This guide walks through using the Tomodachi Grid toolkit end-to-end: converting an image into a paint-by-numbers reference and then painting it inside the Palette House on Switch or Switch 2.
Step 1 · Open the Grid Maker
Visit the Grid Maker. There's nothing to install, no account to create, and your image never leaves your device.
Step 2 · Upload an image
Drag any PNG or JPG into the drop zone, or click to browse. Photos work, logos work, screenshots work. Anything with clear shapes and colour separation converts best — busy textures get muddy at 64×64 or smaller.
If you don't have an image handy, click Try the demo smiley below the drop zone to load a sample.
Step 3 · Pick a brush size
This is the most important choice. Brush size determines how many cells you'll paint:
- 4 px → 64×64 grid (4,096 cells) · Best for faces, logos, detailed pixel art. Takes 30–60 minutes to paint in-game.
- 8 px → 32×32 grid (1,024 cells) · Good balance. Detailed enough for most icons, fast to paint. Recommended default.
- 16 px → 16×16 grid (256 cells) · Chunky retro icons. Paints in 10–15 minutes.

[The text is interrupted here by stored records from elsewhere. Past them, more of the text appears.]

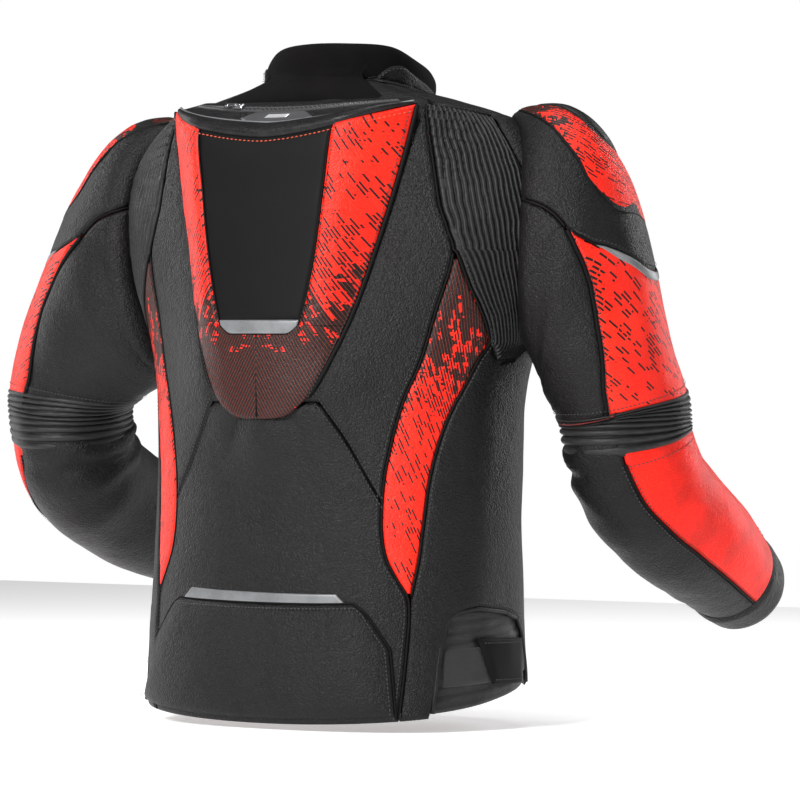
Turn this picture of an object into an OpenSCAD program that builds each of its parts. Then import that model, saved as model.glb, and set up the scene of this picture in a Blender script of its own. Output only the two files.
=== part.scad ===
// Leather riding jacket with an aero hump, worn shape, arms slightly bent.
// Millimetres. +Z is up, the front faces -Y, the wearer's right is -X.
// The origin is the centre of the neck seam.

/* [Fit] */
// Full width of the body shell across the chest
chest_w = 512; // [488:4:536]
// Height from the hem to the neck seam
back_len = 600; // [576:4:632]
// Height of the soft collar above the neck seam at the back
collar_h = 32; // [26:1:40]

/* [Materials] */
// Thickness of an outer leather panel
leather = 2.4; // [1.6:0.2:2.8]
// Half of the gap left along a seam, in degrees around the body
seam = 0.3; // [0.2:0.05:0.5]
// Thickness of the lining
lining_t = 1.6; // [1:0.2:2]
// Thickness of the back protector
protector_t = 6; // [4:0.5:8]

/* [Hardware] */
// Width of the front zip tape
zip_w = 26; // [22:1:30]
// Length of the front zip slider
slider_len = 16; // [12:1:20]
// Length of the waist strap's loose tab
tab_len = 48; // [40:1:56]

/* [Hidden] */
BASE_CHEST = 512;
BASE_BACK = 600;
black = [0.07, 0.07, 0.075];
charcoal = [0.13, 0.13, 0.14];
red = [0.86, 0.08, 0.05];
brown = [0.22, 0.1, 0.08];
grey = [0.6, 0.62, 0.64];
steel = [0.75, 0.76, 0.78];

// Body rows: station, height, centre y, half width, back depth, roundness, tilt
BODY = [
    [-600, -600,   2, 201, 133, 2.5, -22],
    [-500, -500,   0, 196, 128, 2.5, -14],
    [-400, -400,  -4, 195, 126, 2.4,  -8],
    [-300, -300, -10, 199, 127, 2.4,  -4],
    [-240, -240, -13, 216, 122, 2.3,  -2],
    [-180, -180, -15, 244, 115, 2.2,   0],
    [-120, -125, -16, 256, 107, 2.2,   4],
    [ -70,  -78, -16, 248,  98, 2.2,   8],
    [ -30,  -45, -16, 222,  90, 2.2,  10],
    [   0,  -25, -16, 185,  84, 2.1,  12],
    [  40,  -10, -16, 128,  78, 2.0,  14],
    [ 100,    0, -16,  82,  70, 2.0,  16]];
// The front zip lies on one straight line: its y at the neck and at the hem
ZIP_TOP = [-40, -104];
ZIP_HEM = [-578, -117];

// Sleeve rows: station, outer edge xyz, inner edge xyz, half depth.
// x is measured outwards from the centre of the body.
RIGHT_ARM = [
    [ 0, 180, -14,  -12, 205, -10, -252, 86],
    [ 1, 232, -20,  -13, 214, -14, -270, 84],
    [ 2, 278, -26,  -32, 221, -20, -283, 79],
    [ 3, 312, -32,  -82, 225, -26, -290, 73],
    [ 4, 332, -36, -145, 227, -30, -296, 69],
    [ 5, 346, -38, -205, 230, -35, -302, 66],
    [ 6, 355, -46, -258, 234, -42, -309, 64],
    [ 7, 363, -56, -302, 240, -52, -320, 63],
    [ 8, 365, -62, -340, 245, -58, -362, 62],
    [ 9, 372, -82, -384, 250, -78, -397, 62],
    [10, 378,-122, -418, 258,-118, -427, 60],
    [11, 377,-166, -444, 265,-164, -451, 56],
    [12, 369,-216, -470, 269,-214, -475, 50],
    [13, 359,-266, -496, 275,-264, -499, 42]];
LEFT_ARM = [
    [ 0, 180, -14,  -12, 205, -10, -252, 86],
    [ 1, 234, -18,  -15, 216, -12, -270, 84],
    [ 2, 284, -22,  -38, 226, -18, -280, 79],
    [ 3, 326, -24,  -88, 236, -20, -286, 73],
    [ 4, 360, -26, -145, 246, -22, -292, 69],
    [ 5, 390, -28, -200, 260, -26, -298, 66],
    [ 6, 414, -32, -250, 278, -32, -306, 64],
    [ 7, 428, -38, -294, 305, -38, -322, 63],
    [ 8, 430, -48, -336, 308, -46, -358, 62],
    [ 9, 432, -72, -378, 310, -68, -392, 62],
    [10, 432,-124, -408, 314,-122, -420, 60],
    [11, 419,-184, -434, 306,-186, -446, 57],
    [12, 402,-234, -454, 302,-238, -464, 50],
    [13, 383,-280, -474, 298,-284, -482, 42]];

// Armhole: centre and half size around the body and along the stations
ARM_U = 103;
ARM_DU = 29;
ARM_V = -127;
ARM_DV = 123;
ARM_BLEND = 1.5;

// Hump rows: row, height, flat face half width and y, outer seam half width and y
HUMP = [
    [0,   -8, 62,  74, 118,  54],
    [1,  -22, 76, 104, 142,  66],
    [2,  -35, 79, 126, 146,  74],
    [3,  -95, 72, 130, 132,  84],
    [4, -155, 64, 132, 114,  94],
    [5, -205, 54, 134,  99, 106],
    [6, -245, 42, 136,  85, 116],
    [7, -285, 27, 137,  68, 126],
    [8, -322, 14, 137,  52, 128]];
HUMP_GAP = 6;
// The hump's top edge hangs low at the centre and rises towards both sides
HUMP_LIFT = [30, -14];
// The lower corners of the hump are rounded upwards
TIP_LIFT = 22;
// Hump row at the lower edge of the top cap, of the centre panel and of the tip
CAP_ROW = 1.9;
FACE_ROW = 5.85;
TIP_ROW = 7.9;

// Seams on the body: station, degrees round from the centre back
STRIPE_IN = [[-600, 42.5], [-533, 45], [-488, 45.5], [-452, 39], [-413, 36.5], [-375, 37],
    [-338, 39], [-300, 41], [-243, 44.5], [-157, 45], [-107, 39], [-57, 39], [-20, 44], [10, 52]];
STRIPE_OUT = [[-600, 42.5], [-533, 45], [-488, 46], [-451, 48.5], [-414, 50], [-376, 51.5],
    [-339, 54.5], [-311, 58], [-263, 65], [-242, 67.5], [-192, 52], [-157, 45.8]];
STRETCH_OUT = [[-266, 80], [-250, 83], [-206, 73], [-156, 66], [-96, 62.5], [-65, 61.5],
    [-29, 65], [-8, 71]];
FRONT_SEAM = [[-600, 126], [-400, 127], [-262, 129], [-200, 131], [-127, 135], [-60, 131],
    [-4, 122], [20, 116], [98, 108]];
CENTRE_FRONT = 176.5;
STRIPE_TOP = -160;
STRIPE_TIP = -486;

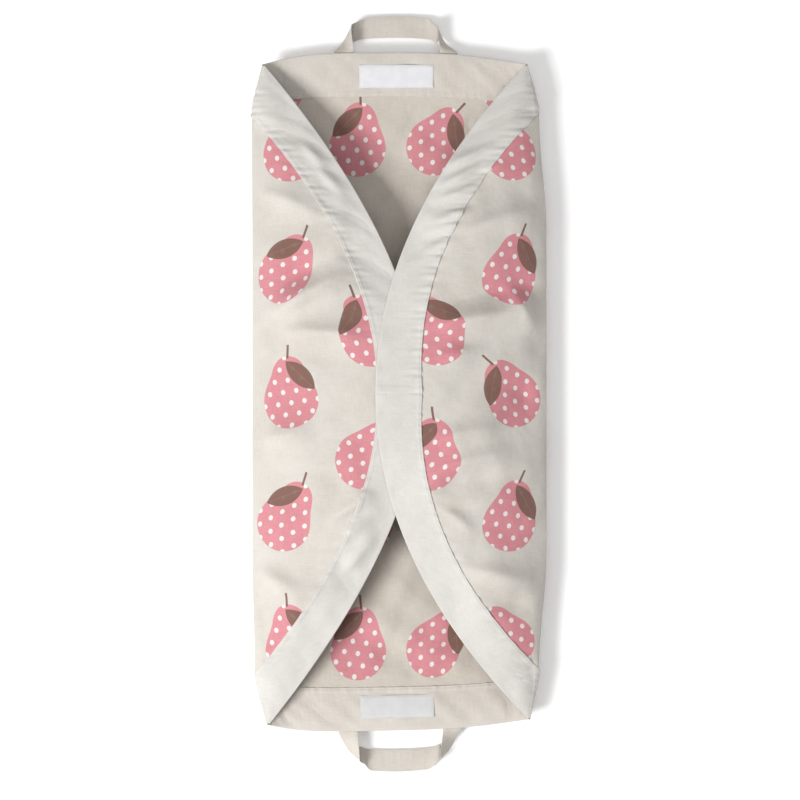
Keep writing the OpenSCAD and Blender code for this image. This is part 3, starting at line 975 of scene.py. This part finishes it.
# For each end, left and right: inner and outer edge of the leg at the rim, the corner's distance
# from the middle and from the rim, and its splay; then the grip's outer and inner edge from the
# rim.
LEGS = {1: ((-1, 0.0815, 0.1145, 0.0840, 0.0505, 0.16),
            (1, 0.0715, 0.1020, 0.0670, 0.0490, 0.12)),
        -1: ((-1, 0.0730, 0.1065, 0.0695, 0.0545, 0.52),
             (1, 0.0765, 0.1080, 0.0715, 0.0560, 0.48))}
GRIP = {1: (0.0675, 0.0300), -1: (0.0765, 0.0375)}

for end, where in ((1, "head"), (-1, "foot")):
    left, right = (half_loop(end, *leg, *GRIP[end]) for leg in LEGS[end])
    points = np.concatenate([left[:0:-1], right])
    middle = (points[:, :3] + points[:, 3:]) / 2
    chord = np.linalg.norm(np.diff(middle, axis=0), axis=1) + 0.004
    run = np.concatenate([[0], np.cumsum(chord)])
    s = np.linspace(0, run[-1], 260)
    edges = through(points, run, s)
    half_e = [0.2, 0.5, 0.78, STITCH_E, 0.9, 0.97, 1.0]
    e = np.array([-k for k in half_e[::-1]] + half_e)

    def strap_at(e):
        """The strap at e from -1 to 1 across it: a straight line between the two edges."""
        share = (np.asarray(e, float)[None, :, None] + 1) / 2
        return edges[:, None, :3] * share + edges[:, None, 3:] * (1 - share)

    p = strap_at(e)
    along = unit(np.gradient(p, axis=0))
    n = unit(np.cross(p[:, -1:] - p[:, :1] + 0 * p, along)) * end
    length = np.concatenate([[0], np.cumsum(np.linalg.norm(np.diff(p[:, 6], axis=0), axis=1))])
    round_off = 1 - 0.75 * np.abs(e) ** 14
    dip = 0.30 * np.exp(-((np.abs(e) - STITCH_E) / 0.05) ** 2)
    half_t = (STRAP_T / 2 * (round_off - dip))[None, :, None]
    puffy = ripple(length, 71 + end, (0.019, 0.011), 0.00012)[:, None, None]
    puffy = puffy * (1 - np.abs(e) ** 4)[None, :, None]
    uv = np.stack(np.meshgrid(e * STRAP_W / 2, length), -1)
    over, below = p + n * (half_t + puffy), p - n * (half_t + puffy)
    if end > 0:
        over, below = below, over
    strap = cloth(f"{where}_handle_strap", over, below, uv, strap_canvas)
    lines = []
    row = strap_at([-STITCH_E, STITCH_E])
    for k in (0, 1):
        across = n[:, 3] if k == 0 else n[:, -4]
        for face in (1, -1):
            keep = slice(24, -24)
            lines.append((row[keep, k] + face * across[keep] * STRAP_T * 0.36,
                          face * across[keep]))
    sewing = stitches(f"{where}_handle_stitching", lines)
    for piece in (strap, sewing):
        end * (HANDLE_Y - 0.005)
        end * (HANDLE_Y + 0.005)
        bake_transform(piece)
    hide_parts(f"{where}_handle_loop", f"{where}_handle_ends")

# ---------------------------------------------------------------------------
# Floor, light and camera: a pale floor, a broad soft lamp over the foot's left
# side, a weaker one high above, and the camera straight above the bag.
floor_mesh = bpy.data.meshes.new("floor")
floor_mesh.from_pydata([(-6, -6, 0), (6, -6, 0), (6, 6, 0), (-6, 6, 0)], [], [(0, 1, 2, 3)])
floor = bpy.data.objects.new("floor", floor_mesh)
bpy.context.scene.collection.objects.link(floor)
paper = bpy.data.materials.new("pale floor")
paper.use_nodes = True
paper_sockets = paper.node_tree.nodes["Principled BSDF"].inputs
paper_sockets["Base Color"].default_value = (0.93, 0.93, 0.93, 1)
paper_sockets["Roughness"].default_value = 0.9
paper_sockets["Emission Color"].default_value = (1, 1, 1, 1)
paper_sockets["Emission Strength"].default_value = 0.12
floor_mesh.materials.append(paper)

for name, place, size, power in (("key", (-2.2, -1.65, 3.05), 1.4, 158.0),
                                 ("top", (0.3, 0.6, 3.2), 2.6, 30.0)):
    lamp = bpy.data.lights.new(name, "AREA")
    lamp.size = size
    lamp.energy = power
    stand = bpy.data.objects.new(name, lamp)
    stand.location = place
    aim = -np.array(place)
    stand.rotation_euler = (math.atan2(math.hypot(aim[0], aim[1]), -aim[2]), 0,
                            math.atan2(-aim[0], aim[1]))
    bpy.context.scene.collection.objects.link(stand)

world = bpy.data.worlds.new("studio")
bpy.context.scene.world = world
world.use_nodes = True
world.node_tree.nodes["Background"].inputs[0].default_value = (1, 1, 1, 1)
world.node_tree.nodes["Background"].inputs[1].default_value = 0.34

HEIGHT = 6.0
VIEW_W = 1.400
SENSOR_W = 36
eye = bpy.data.cameras.new("camera")
eye.sensor_width = SENSOR_W
eye.lens = SENSOR_W * (HEIGHT - 0.06) / VIEW_W
camera = bpy.data.objects.new("camera", eye)
camera.location = (0.001, -0.012, HEIGHT)
bpy.context.scene.collection.objects.link(camera)
bpy.context.scene.camera = camera
bpy.context.scene.view_settings.view_transform = "Standard"
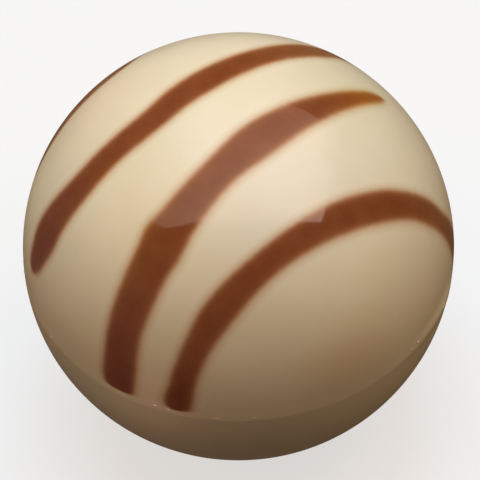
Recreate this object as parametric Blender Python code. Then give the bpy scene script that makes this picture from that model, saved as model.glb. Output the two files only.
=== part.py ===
# Irish cream chocolate truffle: a solid ball of white chocolate, moulded in two halves that
# meet at a fine seam, with four stripes of milk chocolate lying almost flush over its upper
# half and a small flat spot that it rests on.
# Metres, +Z up. The origin is the middle of the flat spot.

import math

import bmesh
import bpy

MM = 0.001

# Driving dimensions of the ball
BALL_RADIUS = 14.0 * MM
BALL_HALF_HEIGHT = 13.75 * MM
FLAT_SPOT_RADIUS = 3.6 * MM
HALF_SHIFT = 0.05 * MM

# Driving dimensions of the seam
SEAM_RIB_HEIGHT = 0.08 * MM
SEAM_RIB_CREST = 0.12 * MM
SEAM_RIB_FOOT = 0.36 * MM

# Driving dimensions of the stripes
STRIPE_DIRECTION = math.radians(35.0)
STRIPE_RELIEF = 0.08 * MM
STRIPE_EDGE_RELIEF = 0.04 * MM
STRIPE_DEPTH = 0.6 * MM
SEAM_END = 88.4

# Fineness of the mesh
RING_SIDES = 88
RINGS_ABOVE_SEAM = 22
RINGS_BELOW_SEAM = 17
STRIPE_STEP = 4.0
END_STEPS = 3
MERGE_DISTANCE = 0.000001

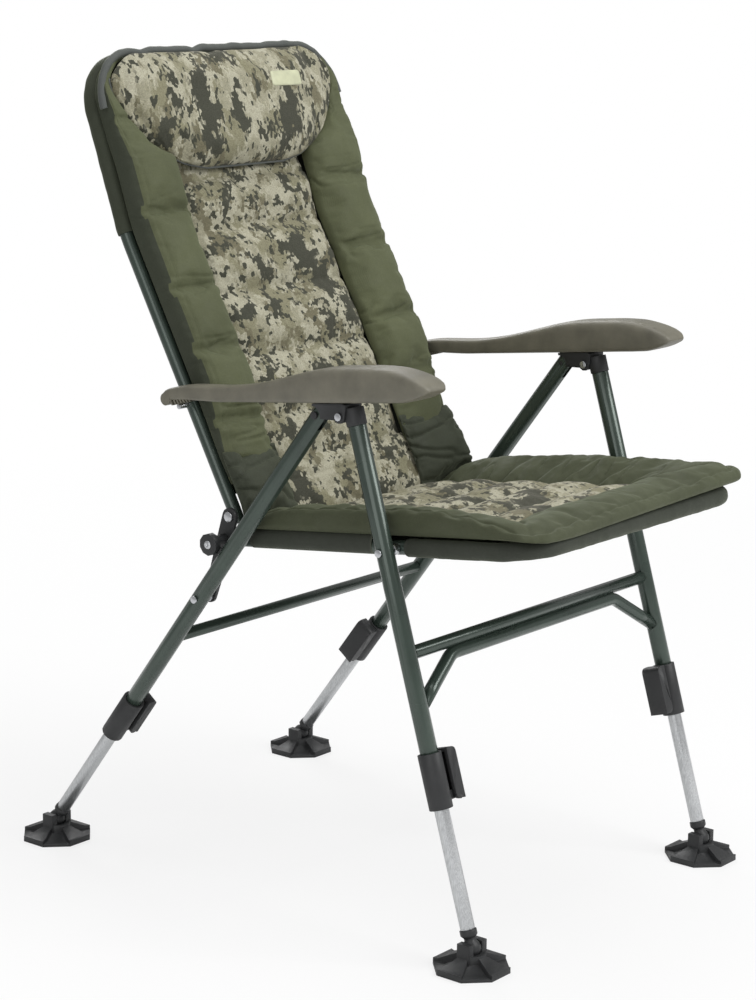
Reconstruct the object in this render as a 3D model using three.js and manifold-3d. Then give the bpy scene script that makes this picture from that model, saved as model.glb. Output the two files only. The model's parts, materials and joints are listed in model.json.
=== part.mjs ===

- 32 px → 8×8 grid (64 cells) · Very low resolution. Useful only for simple symbols or test runs.
Step 4 · Tune the output
Use the controls to dial in the result:
- Brightness — pull up to recover dark photos, pull down for washed-out images.
- Contrast — increase to make edges pop, decrease for softer blends.
- Max colours — fewer colours = simpler, faster painting. 12–20 is a good range for icons.
- Dither — Floyd–Steinberg dithering produces smoother gradients at the cost of a noisy look. Turn off for clean flat designs.
Step 5 · Read the recipe card
The recipe card on the right shows: canvas size, brush size, mode, total cells, and the palette swatches used. Take a photo of this card with your phone — you'll reference it constantly while painting.
Step 6 · Open the Palette House
On your Switch or Switch 2, launch Tomodachi Life: Living the Dream. Open the Palette House (unlocked early in the game), pick the design category you want (clothes, food, pets, decor, TVs, book covers).
Step 7 · Select your brush, mode, and Grid view
Tap the brush selector. Choose:
- The exact brush size from your recipe card
- Pixel-perfect mode (rightmost stroke icon)
- Grid view set to 8×8 (densest setting) — this aligns the in-game reference lines with our preview
Step 8 · Paint cell-by-cell
Open the Grid Maker preview on a second screen or your phone. Paint from top-left to bottom-right, row by row. Block out one colour at a time — for example, paint all the dark outline cells first, then fill in the body colour, then the highlights. This makes mistakes easier to spot.
The in-game undo button rolls back your last stroke. If you're worried about lost progress, exit the Palette House every few minutes — the game auto-saves on exit.
Common pitfalls
The colours don't match my preview
Two likely causes: (1) you're in smooth mode instead of pixel-perfect, so colours are blending across cells; (2) you're painting with a different brush than the recipe — make sure the numbers match.
My pixels are too small / too big
Brush size determines pixel size. The "Grid view" setting only changes reference-line density and never affects pixel size. If your pixels look wrong, change brush.
The preview is blurry at 100% zoom
The browser preview renders at the canvas's actual pixel size scaled to fit your screen — at certain zoom levels it can show interpolation artifacts. The in-game result is always crisp because the game renders at exact pixel sizes.